You could just unilaterally decide to deploy a new version of the contract and make it do something completely different. But then again you're kind of becoming the party that everyone needs to trust because you are unilaterally making all the changes and you might just include a malicious piece of quote into your new version of the smart contract. Another governance process that you might consider is to include voting. So to have people that are inside of your community vote on whether or not they want the new version of your smart contract. That potentially solves some of the trust issues, but then rolling out a quick fix for a critical vulnerability is problematic because you first need to get the approval from your community. I think these points are all things that add complexity and significant cost to a software project. So I would say if you don't really need the blockchain, don't use the blockchain.

Is that what happened in some of those big hacks where they had a vulnerability, but they couldn't fix it in time or something like that?

I think they're really different situations there. So the specific situation here, so generally most of the smart contract code is open source and visible to people, and if there is a bug in one of these smart contracts, a malicious actor could find that bug and try to exploit it right away. I think that is as far as I can see what happens in most of the cases. Usually what happen in traditional software systems is there is a procedure called responsibility disclosure. So somebody, a security expert that finds a vulnerability in one of your systems would tell you discreetly, "Look, there is a problem here." Then you have time to fix that problem, but not a lot of time because at the moment where somebody discovered the problem, you know that the problem is known and other people might have knowledge of the problem as well. So you need to be really quick in rolling out that fix.
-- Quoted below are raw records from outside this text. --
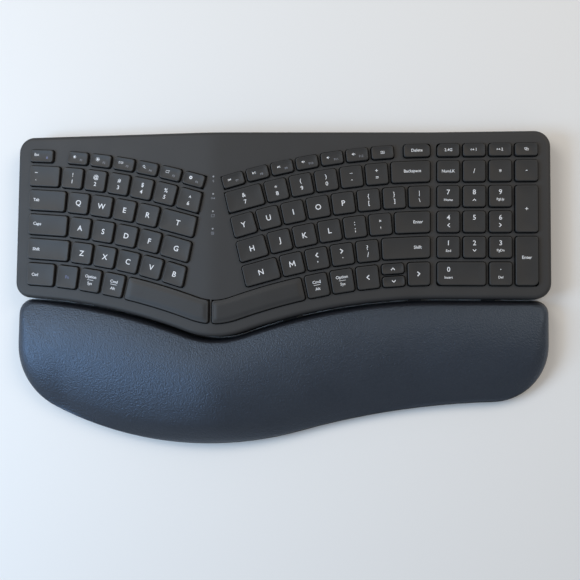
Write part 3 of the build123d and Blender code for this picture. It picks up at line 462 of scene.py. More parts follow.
def cap_rings(deck, patch, top, radii):
    """Rings of a cap from the foot of its skirt, over its rounded edge, to the middle of its top."""
    half = min(patch.length, patch.width) / 2
    bar = patch.pieces > 1
    lowered = BAR_FALL if bar else 0.0
    steps = [(-CAP_FLARE, CAP_SKIRT), (0.0, lowered + CAP_EDGE + 0.3)]
    for k in range(1, 6):
        angle = math.pi / 2 * k / 5
        steps.append((CAP_EDGE * (1 - math.cos(angle)), lowered + CAP_EDGE * (1 - math.sin(angle)) + 0.02))
    reach = half - CAP_EDGE - 0.4
    for share in (0.08, 0.18, 0.3, 0.42, 0.56, 0.72, 0.88, 1.0):
        inset = CAP_EDGE + reach * share
        if bar:
            climb = min(1.0, (inset - CAP_EDGE) / BAR_SHOULDER)
            depth = lowered * (1 + math.cos(math.pi * climb)) / 2
        else:
            depth = CAP_DISH * (1 - (1 - share) ** 2)
        steps.append((inset, 0.02 + depth))
    rings = []
    for inset, depth in steps:
        grown = max(0.0, inset - CAP_EDGE) * (0.0 if bar else 0.6) - min(0.0, inset)
        flat = patch.ring(inset, [radius + grown for radius in radii])
        rings.append([deck.solid(p, top - depth) for p in flat])
    return rings


# Caps with one wider corner: the node, the number of the cap and the corner, from the front left round
WIDE_CORNERS = {("key_delete", 0, 2), ("keys_device", 0, 3), ("key_pad_zero", 0, 0), ("key_pad_enter", 0, 1)}
cap_surfaces = {}
cap_middles = {}


def key_caps(node, body, deck):
    """All the caps of one node as one dished and rounded object."""
    form = bmesh.new()
    for number, island in enumerate(solid_islands(node)):
        top = max(deck.height(p) for p in island)
        crown = [deck.flat(p) for p in island if deck.height(p) > top - 0.01]
        middle = sum(crown, Vector((0.0, 0.0))) / len(crown)
        crown.sort(key=lambda p: math.atan2(p.y - middle.y, p.x - middle.x))
        corners = true_corners(crown, CAP_CORNER_CUT)
        patch = CapPatch(corners)
        cap_middles[(node, number)] = (deck, middle_of(corners), outline_direction(corners), top)
        radii = [WIDE_ROUND if (node, number, k) in WIDE_CORNERS else CAP_ROUND for k in range(4)]
        rows = [[form.verts.new(p) for p in ring] for ring in cap_rings(deck, patch, top, radii)]
        bridge(form, rows)
        form.faces.new(rows[-1])
    cap_surfaces[node] = BVHTree.FromBMesh(form)
    mesh = finished_mesh(form, node + "_caps")
    smooth(mesh)
    caps = new_object(node + "_caps", mesh, CAPS)
    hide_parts(node)
    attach(caps, body)


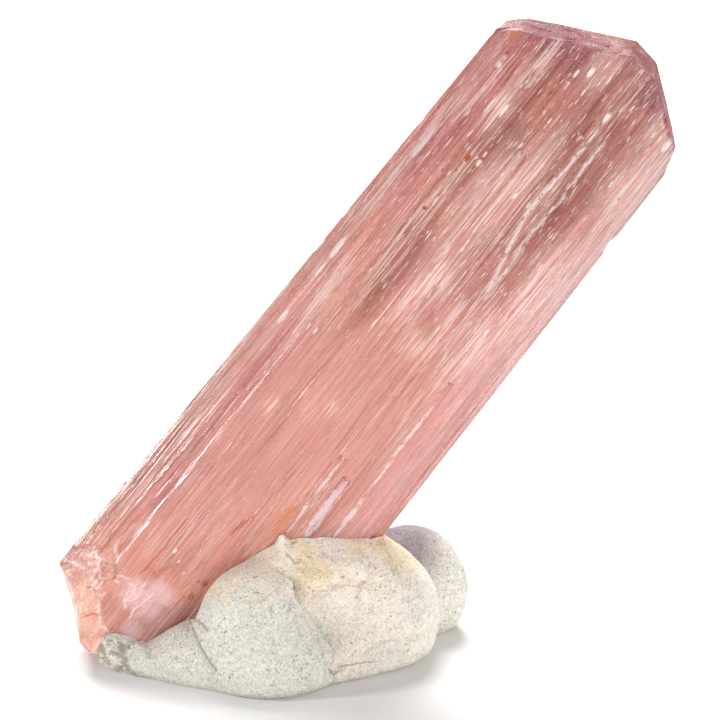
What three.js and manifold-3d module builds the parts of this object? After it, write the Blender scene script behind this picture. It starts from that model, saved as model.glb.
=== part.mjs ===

Interesting. Given the specific problem that blockchain solve, do you think that the current applications like NFTs and DAOs and smart contracts are suitable for the technology?

Smart contracts is once again, one of these concepts, which I think have a very misleading name, because they're not really contracts, they don't have any legal value. They're just code which is run on top of your data somewhat automatically when a transaction triggers that code. People familiar with databases might recognize this as kind of a thought procedure, which is kind of the equivalent concept in traditional databases with miner differences I'd say. Is it useful to run these on blockchains? I know there's now quite a variety of smart contracts out there. I have not seen all of them, I should be careful with two broad judgment there. I think in general, it's a good idea to automate contract execution and we are already doing that.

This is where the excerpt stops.